Davis’s sidemen branched into fusion experiments of their own. Wayne Shorter and keyboardist Joe Zawinul formed Weather Report, a fusion band performing exhilarating original compositions. Pianist Chick Corea set up Return to Forever, an exuberant Latin-influenced band that started light and delicate but grew closer to hard rock in the 70s. Miles Davis’s sensational young drummer Tony Williams put together the raucous but more abstract Lifetime with guitarist John McLaughlin and Cream’s Jack Bruce. A cooler, more romantic fusion came with Pat Metheny, who not only proved that a guitar synthesizer could genuinely extend the eloquence of the instrument, but whose music never stopped suggesting a tousle-haired kid hitching a ride with a guitar on his back. Gil Evans, the painterly genius of jazz instrumentation who masterminded Birth of the Cool in the late 1940s, produced some uneven but often thrilling fusion sessions, even arranging some of Jimi Hendrix’s songs for a full-scale orchestra.

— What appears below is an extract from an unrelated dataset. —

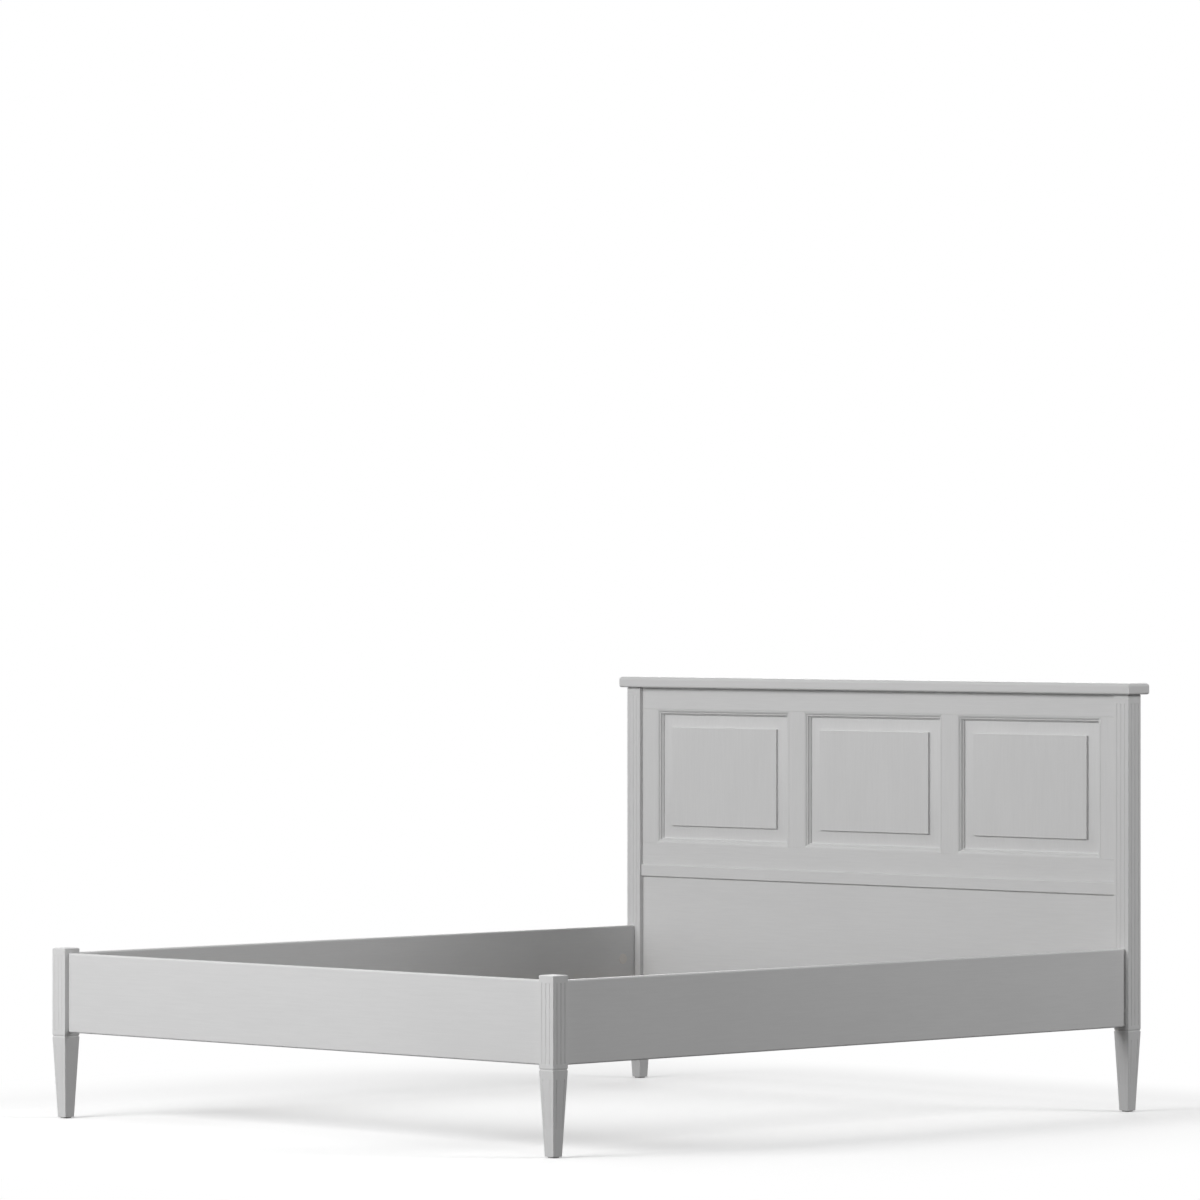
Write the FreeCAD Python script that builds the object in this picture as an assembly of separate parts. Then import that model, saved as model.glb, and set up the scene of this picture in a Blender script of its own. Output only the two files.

Some jazz players stayed on the fusion road until it wound all the way into pop—like guitarist George Benson, one of the finest improvisers since Wes Montgomery. Benson restricted his jazz playing to after-hours sessions once the soft funk and Nat King Cole-influenced vocals of his 1976 album Breezin’ changed his life. Fusion eventually suffered from its own self-importance, dependence on technical bravura, and repetitive formulae that cramped improvisation. But at its best fusion permanently transformed jazz, and in the 80s, all inhibitions about what jazz could appropriate as its own finally disappeared.